» **What to do**
Where a line in the listing contains the string "materials", copy that line out.

(begin)

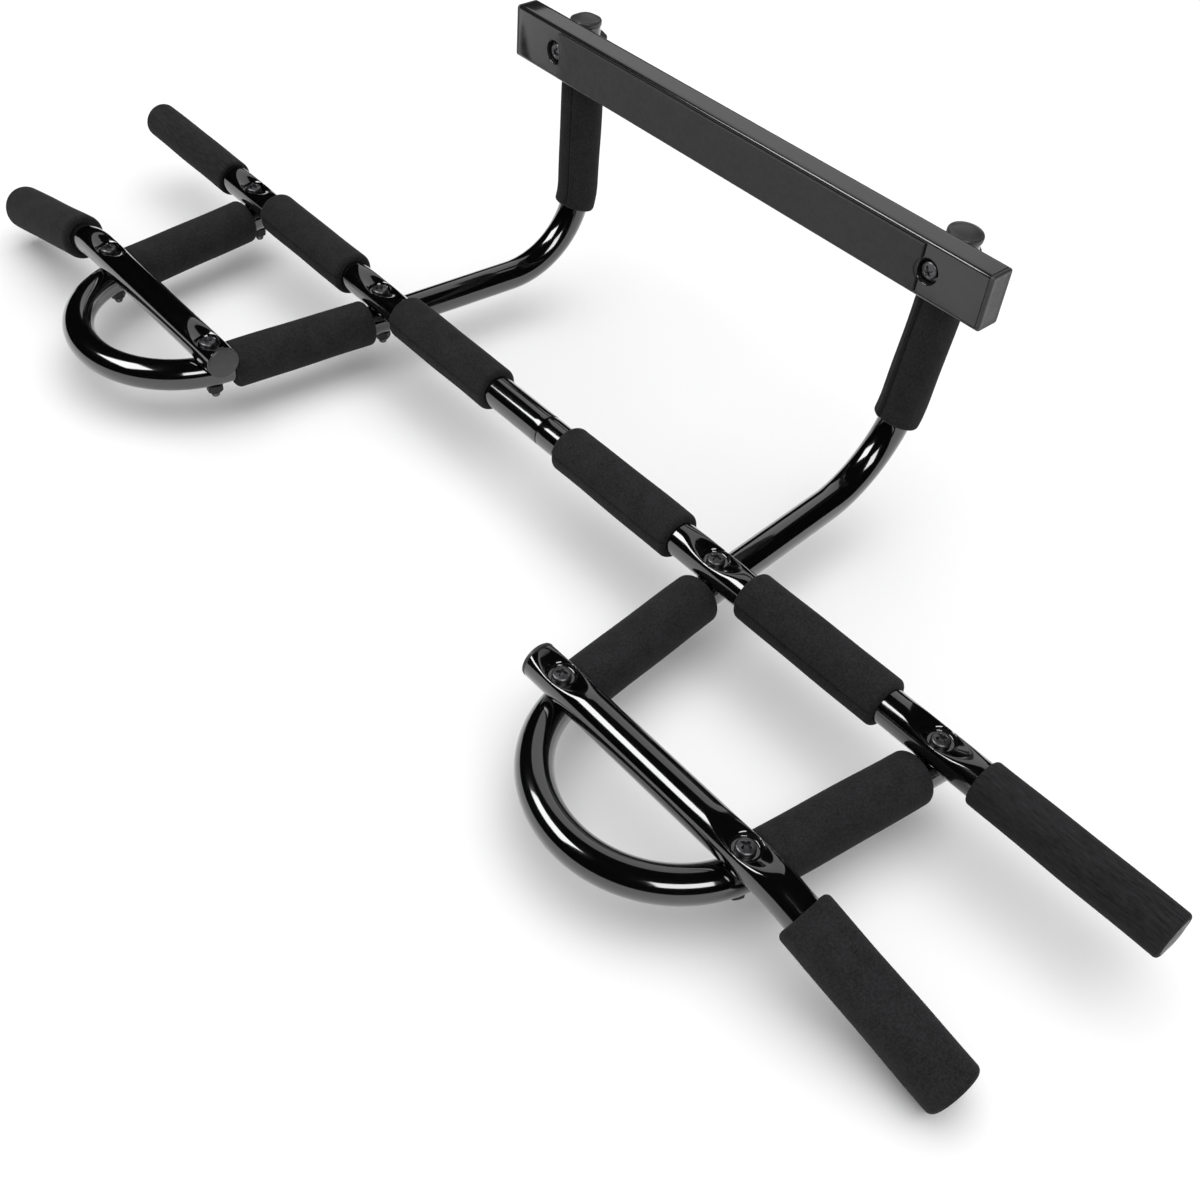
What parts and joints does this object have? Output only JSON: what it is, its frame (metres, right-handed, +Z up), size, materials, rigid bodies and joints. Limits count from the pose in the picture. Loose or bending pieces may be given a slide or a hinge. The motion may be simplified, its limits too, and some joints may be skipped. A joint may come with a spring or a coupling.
{
  "type": "pull up bar",
  "caption": "Doorway pull-up bar: a long tube with foam grips, two looped side arms with angled grips, and arms rising to a padded crossbar that hooks over the door trim.",
  "frame": {"origin": "middle of the underside of the bounding box, below the middle of the bar", "axes": "+X along the main bar to its right-hand end as a user faces the doorway, +Y from the user through the doorway to the crossbar, +Z up"},
  "size_m": [0.967, 0.3854, 0.2143],
  "materials": {
    "black_enamel": "gloss black enamel on steel tube",
    "bare_steel": "plain oiled steel",
    "foam": "matte closed-cell foam",
    "plastic": "satin moulded plastic",
    "zinc_black": "black zinc-plated steel"
  },
  "bodies": {
    "root": {"main_bar_left": "black_enamel", "main_bar_right": "black_enamel", "main_bar_spigot": "bare_steel", "loop_arm_left": "black_enamel", "loop_arm_right": "black_enamel", "short_bar_left": "black_enamel", "short_bar_right": "black_enamel", "crossbar": "black_enamel", "crossbar_wall_pad": "foam", "crossbar_cap_left": "plastic", "crossbar_cap_right": "plastic", "centre_grip_left": "foam", "centre_grip_right": "foam", "outer_grip_left": "foam", "outer_grip_right": "foam", "end_grip_left": "foam", "end_grip_right": "foam", "inner_leg_grip_left": "foam", "inner_leg_grip_right": "foam", "outer_leg_grip_left": "foam", "outer_leg_grip_right": "foam", "short_bar_grip_left": "foam", "short_bar_grip_right": "foam", "arm_sleeve_left": "foam", "arm_sleeve_right": "foam", "main_bar_plug_left": "plastic", "main_bar_plug_right": "plastic", "short_bar_inner_plug_left": "plastic", "short_bar_inner_plug_right": "plastic", "short_bar_outer_plug_left": "plastic", "short_bar_outer_plug_right": "plastic", "leg_end_plug_left": "plastic", "leg_end_plug_right": "plastic", "arm_top_cap_left": "plastic", "arm_top_cap_right": "plastic", "main_bar_bolts": "zinc_black", "main_bar_washers": "zinc_black", "main_bar_nuts": "zinc_black", "short_bar_bolts": "zinc_black", "short_bar_washers": "zinc_black", "short_bar_nuts": "zinc_black", "crossbar_bolts": "zinc_black", "crossbar_washers": "zinc_black", "crossbar_nuts": "zinc_black"}
  },
  "joints": []
}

(end)

» **The result**
What parts and joints does this object have? Output only JSON: what it is, its frame (metres, right-handed, +Z up), size, materials, rigid bodies and joints. Limits count from the pose in the picture. Loose or bending pieces may be given a slide or a hinge. The motion may be simplified, its limits too, and some joints may be skipped. A joint may come with a spring or a coupling.
  "materials": {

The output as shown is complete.